The Values Weren’t Missing. The Conversation Was.
By Susan Weingartner | Originally published for NxtGen Nexus.
My own journey into this work began with a question from my father.
My father was a wealth advisor for more than three decades. Shortly after I graduated with a degree in psychology, he invited me to his office and asked if I would join his practice and eventually take over the business.
At the time, I surprised both of us by saying no.
I left to work in nonprofits, served overseas in the Peace Corps, built a career in philanthropy, corporate social responsibility, and impact investing, and eventually became the co-founder of a family enterprise myself.
Looking back, I realize my father wasn't simply offering me a job.
He was offering me access.
Access to wealth. Access to power. Access to responsibility.
But no one stopped to explore what any of it actually meant.
My father and I were operating from different assumptions.
I heard wealth.
I don't think he was talking about wealth at all. He was talking about helping families navigate some of the most important decisions of their lives.
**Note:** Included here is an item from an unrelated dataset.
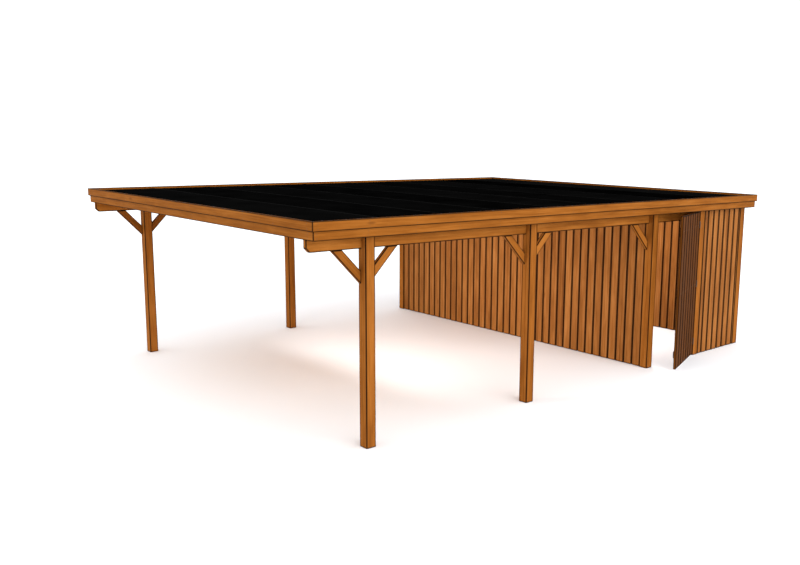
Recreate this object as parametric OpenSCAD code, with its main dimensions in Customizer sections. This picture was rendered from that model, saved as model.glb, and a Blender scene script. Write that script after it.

Neither of us understood the meaning the other attached to the opportunity.
Looking back, I realize the opportunity wasn't rejected because my father and I held different values.
It was rejected because we never took the time to understand the meaning each of us attached to it.
I've come to believe that this is where continuity begins. Not with a trust document or governance structure, but with people becoming curious about the assumptions and meanings that shape their decisions and relationships.
Yet understanding is often harder than it sounds. Families can spend decades talking to one another while never fully exploring the assumptions, expectations, and meanings operating underneath the conversation.
Families today have access to an extraordinary ecosystem of advisors helping them prepare the capital.
Trust and estate attorneys. Wealth advisors. Family offices. Governance specialists. Philanthropic advisors.
Their work matters.
Yet far less attention is often given to preparing the people who will inherit the responsibility that comes with them.
Families don't break down because their trust documents fail. They struggle when assumptions go unspoken, expectations remain unclear, and important conversations are postponed until a crisis forces them into the open.
The values may already exist.
The structures may already exist.
What is often missing is the deeper understanding that comes from genuine conversation.
Families frequently assume they share the same definition of responsibility, stewardship, success, impact, or independence. Yet those assumptions are rarely explored explicitly.
The result is not disagreement.
It's misunderstanding.
People assume they know one another when, in reality, they are responding to meanings, assumptions, and expectations that have never been fully explored.
Alignment is not agreement.
Alignment begins with understanding.
Alignment Begins Before the Family Meeting
Families often try to create alignment at the family level before creating it at the individual level.
But families are made up of individuals.
When people lack clarity about who they are, what matters to them, and how they want to contribute, those uncertainties inevitably show up in the family system.
Over time, both in my own life and in my work with others, I've come to believe that flourishing requires alignment across several dimensions of life:
Identity: Who am I beyond my roles, achievements, inheritance, or the expectations of others?
Relationships & Belonging: Where do I experience connection, belonging, and meaningful relationships?
Health & Well-Being: Do I have the physical, emotional, and mental foundations necessary to flourish?
Purpose: What matters most to me, and how do I want to contribute?
Financial Capital: How do I align my financial resources with the life I want to live and the impact I hope to have?
When these dimensions are neglected, the effects often show up elsewhere.
When they are aligned, individuals are better positioned to flourish, contribute meaningfully, and engage constructively with the responsibilities they inherit.
A Values Statement Is Not the Work
Most families I encounter do not lack values.
They care deeply about responsibility, stewardship, generosity, hard work, opportunity, family, and impact.
The challenge is not the absence of values. The challenge is that different family members often hold different interpretations of what those values mean in practice, and those interpretations are rarely discussed openly.
The values weren't missing.
The conversation was.
Continuity work is different from creating a values statement or drafting a family mission.
Both can be valuable. But they are not the work itself.
A values statement can be written in an afternoon. Alignment often takes years.
The real work is creating the alignment that produces them. It requires curiosity. Reflection. Listening. Courageous conversations. And a willingness to explore questions that do not have simple answers.
Questions like:
What does this wealth mean to us? What responsibilities come with it? What kind of family do we hope to become? How do we want to contribute to the world? How do we prepare future generations not only to inherit resources, but to flourish?
These are not financial questions. They are questions of stewardship, identity, and continuity.
And they may ultimately be the most important questions a family can ask.
What Families That Flourish Do Differently
While wealth can be transferred through documents and structures, continuity is created through people.
This is true for the founder stepping back. For the next-generation member stepping up. For the parents deciding how much to share and when. For the trustees carrying responsibility across decades. For the siblings navigating differing expectations of what the family's wealth should mean.
Most families prepare the capital.
The families that flourish across generations prepare the people as well.
Money may be transferred in a moment. But legacy isn't something we leave behind. It's how we live every day.